51 N.E.3d 236
Ind.2016Background
- Energy and Policy Institute (with Citizens Action Coalition and Common Cause) made three APRA requests to Rep. Eric Koch seeking communications with energy businesses about legislation; Chief Counsel of House Republican Caucus denied them.
- Public Access Counselor issued advisory opinions: APRA applies to the General Assembly but much of the requested material may be discretionary "work product."
- Plaintiffs sued for declaratory relief that APRA applies and that defendants unlawfully withheld records; sought disclosure of nonexempt records.
- Defendants moved to dismiss for lack of justiciability (T.R. 12(B)(1)) and, alternatively, failure to state a claim (T.R. 12(B)(6)). Trial court dismissed for non-justiciability; supreme court granted transfer.

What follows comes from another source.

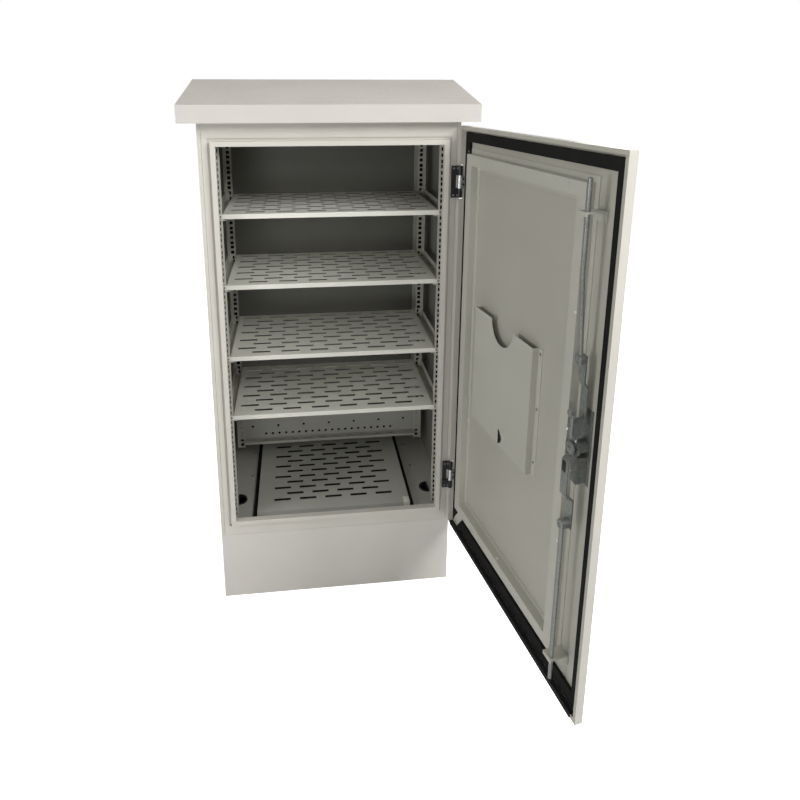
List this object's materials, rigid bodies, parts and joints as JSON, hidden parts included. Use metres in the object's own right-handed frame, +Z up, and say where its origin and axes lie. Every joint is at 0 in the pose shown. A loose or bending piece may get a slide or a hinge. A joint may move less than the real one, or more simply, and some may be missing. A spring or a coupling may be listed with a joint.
{
  "type": "roadside utility cabinet",
  "caption": "Free-standing sheet steel roadside cabinet on a plinth, gable roof, slotted shelves on rack rails, open door with a rod lock.",
  "frame": {"origin": "on the ground at the centre of the plinth's four anchor holes", "axes": "+Z up, +Y to the back, +X to the right seen from the front; the door side faces -Y"},
  "size_m": [0.8082, 1.2021, 1.427],
  "materials": {
    "body_coat": "light grey powder coat, fine texture",
    "roof_coat": "pale warm grey powder coat, fine texture",
    "plinth_coat": "light grey powder coat, fine texture",
    "inner_coat": "light grey powder coat, satin",
    "zinc_plate": "zinc plated",
    "black_coat": "black, satin",
    "black_handle": "black moulded, matt",
    "rubber_seal": "black rubber",
    "foam_seal": "black foamed seal"
  },
  "bodies": {
    "cabinet": {"back_panel": "body_coat", "cable_bar": "inner_coat", "cable_grommet_left": "rubber_seal", "cable_grommet_right": "rubber_seal", "floor_pan": "inner_coat", "floor_tray": "inner_coat", "frame_bottom": "body_coat", "frame_left": "body_coat", "frame_right": "body_coat", "frame_top": "body_coat", "hinge_lower_frame_leaf": "black_coat", "hinge_pins": "zinc_plate", "hinge_upper_frame_leaf": "black_coat", "plinth_back": "plinth_coat", "plinth_front": "plinth_coat", "plinth_left": "plinth_coat", "plinth_right": "plinth_coat", "rail_brace_left": "inner_coat", "rail_brace_right": "inner_coat", "rail_front_left": "inner_coat", "rail_front_right": "inner_coat", "rail_rear_left": "inner_coat", "rail_rear_right": "inner_coat", "roof_bolts": "zinc_plate", "roof_bracket_left": "zinc_plate", "roof_bracket_right": "zinc_plate", "roof_cover": "roof_coat", "shelf_1": "inner_coat", "shelf_1_brackets": "inner_coat", "shelf_2": "inner_coat", "shelf_2_brackets": "inner_coat", "shelf_3": "inner_coat", "shelf_3_brackets": "inner_coat", "shelf_4": "inner_coat", "shelf_4_brackets": "inner_coat", "side_panel_left": "body_coat", "side_panel_right": "body_coat", "top_plate": "body_coat"},
    "door": {"bottom_rod_guide": "inner_coat", "corner_tab": "inner_coat", "document_pocket": "inner_coat", "door_drip_seal": "rubber_seal", "door_gasket": "foam_seal", "door_pan": "body_coat", "handle_base": "black_handle", "hinge_lower_door_leaf": "zinc_plate", "hinge_upper_door_leaf": "zinc_plate", "lock_case": "zinc_plate", "stiffener_bottom": "inner_coat", "stiffener_hinge_side": "inner_coat", "stiffener_lock_side": "inner_coat", "stiffener_top": "inner_coat", "top_rod_guide": "inner_coat"},
    "lock_turn_body": {"lever_pin": "zinc_plate", "lock_cam": "zinc_plate", "lock_hub": "black_handle"},
    "lever": {"handle_lever": "black_handle"},
    "upper_rod": {"top_rod": "zinc_plate"},
    "lower_rod": {"bottom_rod": "zinc_plate"},
    "key": {"key_barrel": "zinc_plate"}
  },
  "joints": [
    {"name": "door_hinge", "type": "hinge", "parent": "cabinet", "child": "door", "pos_m": [0.32, -0.2713, 0.762], "axis": [0, 0, 1], "range_deg": [-99.4, 20]},
    {"name": "lock_turn", "type": "hinge", "parent": "door", "child": "lock_turn_body", "pos_m": [0.4077, -0.83961, 0.77], "axis": [-0.9866, -0.1633, 0], "range_deg": [0, 90]},
    {"name": "upper_rod_slide", "type": "slide", "parent": "door", "child": "upper_rod", "axis": [0, 0, 1], "range_m": [0, 0.014]},
    {"name": "lower_rod_slide", "type": "slide", "parent": "door", "child": "lower_rod", "axis": [0, 0, -1], "range_m": [0, 0.014]},
    {"name": "lever_lift", "type": "hinge", "parent": "lock_turn_body", "child": "lever", "pos_m": [0.43993, -0.81876, 0.77], "axis": [0, 0, -1], "range_deg": [0, 35]},
    {"name": "key_turn", "type": "hinge", "parent": "door", "child": "key", "pos_m": [0.4077, -0.83961, 0.725], "axis": [-0.9866, -0.1633, 0], "range_deg": [0, 90]}
  ],
  "couplings": [
    {"joint": "upper_rod_slide", "follows": "lock_turn", "m_per_rad": 0.0089127},
    {"joint": "lower_rod_slide", "follows": "lock_turn", "m_per_rad": 0.0089127}
  ]
}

- Supreme Court held it has jurisdiction and that APRA generally applies to the General Assembly and its members, but declined to decide whether the specific requested documents are exempt as legislative "work product," finding that question non-justiciable under separation-of-powers principles.
Issues
| Issue | Plaintiff's Argument | Defendant's Argument | Held |
|---|---|---|---|
| Does the Supreme Court have jurisdiction to hear the appeal? | Plaintiffs sought review and emergency transfer under Appellate Rule 56(A). | Defendants argued trial court properly dismissed for lack of jurisdiction/justiciability. | Court has subject-matter jurisdiction (Rule 56 transfer proper). |
| Does APRA apply to the Indiana General Assembly and its members? | APRA governs public agencies; General Assembly is a public agency and APRA contemplates legislative application. | Caucus argued APRA does not apply to the legislature. | APRA applies to the General Assembly and its members. |
| Are the specific requested documents exempt as legislative "work product," and is that question justiciable? | Plaintiffs asked court to define scope and order disclosure of nonexempt records. | Defendants argued disclosure would interfere with internal legislative functions and is discretionary under APRA. | Whether particular records fall within the legislative work-product exception is non-justiciable; court will not define "work product" for the legislature. |
| Was dismissal appropriate given procedural posture (T.R. 12(B)(1)/(6))? | Plaintiffs contended dismissal was premature; factual development needed. | Defendants relied on non-justiciability and alternative dismissal grounds (standing, agency status). | Trial court erred to dismiss for lack of jurisdiction, but dismissal is affirmed on non-justiciability grounds (T.R.12(B)(6) affirmation). |
Key Cases Cited
- State ex rel. Masariu v. Marion Superior Court No. 1, 621 N.E.2d 1097 (Ind. 1993) (courts must avoid inquiries that interfere with internal legislative operations)
- Berry v. Crawford, 990 N.E.2d 410 (Ind. 2013) (distinguishes jurisdiction from prudential justiciability under separation of powers)
- McPeek v. McCardle, 888 N.E.2d 171 (Ind. 2008) (appellate court may affirm dismissal on any sustainable theory)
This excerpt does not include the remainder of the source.